Une grosse quinzaine de messes exécutées sous l’autorité du si détesté archevêque Colloredo dans les années de prime jeunesse, un Requiem d’outre-tombe aux dernières semaines de sa brève existence ; entre ces deux extrémités, Mozart a laissé, avec la Grande Messe en ut mineur, un autre chef d’oeuvre inachevé et entouré de mystères.
Car au sein d’un corpus rythmé par les commandes, cette partition votive, destinée à hâter la guérison de Constance Weber, future madame Mozart et créatrice de la partie soprano, se distingue par « l’obligation morale » que représentait son achèvement, selon la formule du compositeur lui-même, abandonnée au détour d’une lettre. Finir la Grande Messe, ce n’était pas un ordre, c’était un devoir. Mais si prompt à répondre aux demandes de mécènes ou de commanditaires, Mozart s’arrêtera pourtant aux trois quarts du chemin qu’il s’était promis de poursuivre jusqu’à son terme.
Inachevée, cette œuvre n’a cependant rien d’inabouti : en 1782, Mozart est déjà entré dans une maturité musicale stupéfiante. C’est l’époque où il se lance dans la composition des six Quatuors à cordes dédiés à Haydn, où il montre, avec la Haffner, une souveraine maîtrise de la symphonie que ne feront que confirmer les numéros suivants, où il entame également un cycle lyrique prodigieux. Idoménée est déjà derrière lui, L’Enlèvement au Sérail est d’actualité, et c’est vers une autre Constance, celle de « Martern aller arten » et de « Traurigkeit », que vogue l’esprit de l’auditeur quand son oreille entend le saut d’octave de la soprano dans le « Kyrie » introductif de la Messe, et le souffle infini que lui demandent les courbes d’ « Et Incarnatus est ».
Opératique par bien des aspects, la Grande Messe n’affiche pourtant aucune virtuosité gratuite : l’introduction, qui ressemble à une marche funèbre, appelle déjà le prochain Requiem, et les chœurs se souviennent de Bach et de Haendel, passionnément déchiffrés par Mozart ces années-là.
Une affiche réunissant John Eliot Gardiner et ses English Baroque Soloists garantissait, a priori, qu’il soit rendu justice à ce glorieux héritage.

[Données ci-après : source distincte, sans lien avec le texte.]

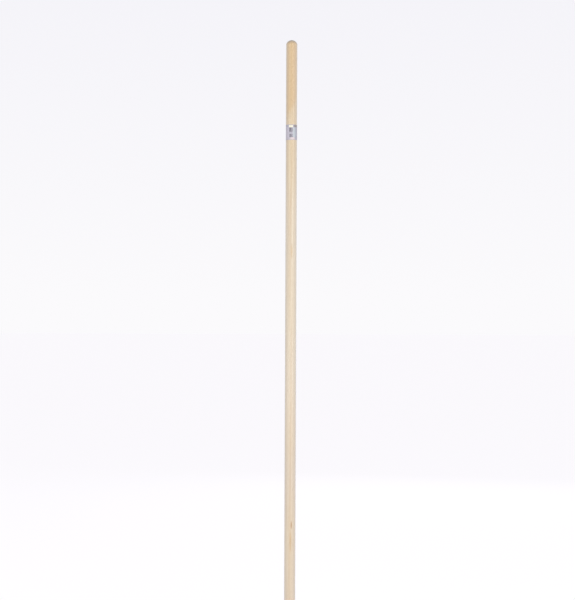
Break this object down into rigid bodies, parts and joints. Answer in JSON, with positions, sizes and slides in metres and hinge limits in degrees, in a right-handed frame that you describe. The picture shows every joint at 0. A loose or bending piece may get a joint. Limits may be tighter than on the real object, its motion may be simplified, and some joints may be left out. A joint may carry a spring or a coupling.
{
  "type": "roller extension pole",
  "caption": "Straight round wooden pole with a domed free end, a wrap-around label near it, and a die-cast male-threaded tip that screws into a paint roller frame.",
  "frame": {"origin": "centre of the threaded tip's end face, where the pole enters a roller frame's socket", "axes": "+Z along the pole from the threaded tip to the domed wooden end; -Y is the side the label's print faces"},
  "size_m": [0.0224, 0.0223, 1.2192],
  "materials": {
    "lacquered_hardwood": "pale straight-grained hardwood, sanded and sealed with clear satin lacquer",
    "die_cast_zinc": null,
    "nail_steel": "bright drawn steel wire, zinc flashed",
    "label_film": null
  },
  "bodies": {
    "root": {"shaft": "lacquered_hardwood", "threaded_tip": "die_cast_zinc", "front_tip_nail": "nail_steel", "rear_tip_nail": "nail_steel", "label": "label_film"}
  },
  "joints": []
}
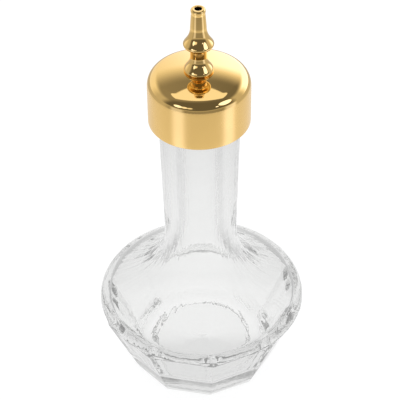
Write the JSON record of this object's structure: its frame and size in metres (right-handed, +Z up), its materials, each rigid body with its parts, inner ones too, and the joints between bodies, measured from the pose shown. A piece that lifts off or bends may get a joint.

Mais ce baroque-là n’a rien de fantasque ni d’extravagant : c’est avec une art consommé du phrasé et des équilibres, une science toute dosée des contrastes, un sens aigu des équilibres et de la respiration, que cette Messe avance. Dramatiser plus que de raison le « Qui tollis » ou le « Sanctus » n’est pas la marque d’une lecture qui progresse sans hâte et rayonne sans excès, sereine quant à l’éclat final de son aboutissement.
Et quel éclat ! Chaque trait des cordes fuse avec le plus grand naturel, chaque intervention des bois et des cuivres apporte de nouvelles couleurs à l’ensemble. Le Monteverdi Choir ne détonne pas, qui justifie à chaque réplique sa réputation d’excellence : pour ce répertoire, on ne peut rêver plus abouti… Dans ce cadre, les solistes semblent plus modestes ? Qu’importe : Amanda Forsythe a assez de grâce pour faire régner, tout au long de « Et incarnatus est », un silence recueilli, et Hannah Morrison, qui hérite de l’élégiaque « Laudamus te », lui apporte dans « Domine deus » une réplique rigoureuse. À peine plus anonymes, mais pas moins musicaux, nous ont semblé les hommes, issus des rangs des choristes.
Cette interprétation si fine, Gardiner la mène sans avoir l’air d’y toucher, comme un vieux maître au sommet de son art. À le voir diriger, minutieux et impassible, même avec une battue qui suscite l’expressivité davantage qu’elle donne la mesure, on le prendrait presque pour Karl Böhm. O tempora, o mores : les Karl Böhm, d’aujourd’hui, alors qu’Harnoncourt annonce sa retraite, sont ces chefs, partout imités, qui ont en pionniers escaladé les collines du Baroque pour y surplomber tous les répertoires ultérieurs. Baroque, leur style est pourtant devenu un classique, à l’image, avant l’entracte, d’une Quarantième Symphonie pleine de sève et de bouillonnements, mais en même temps apaisée et souverainement maîtrisée. Et certaines de leurs interprétations, comme celles de ce soir, appartiennent déjà à l’Histoire.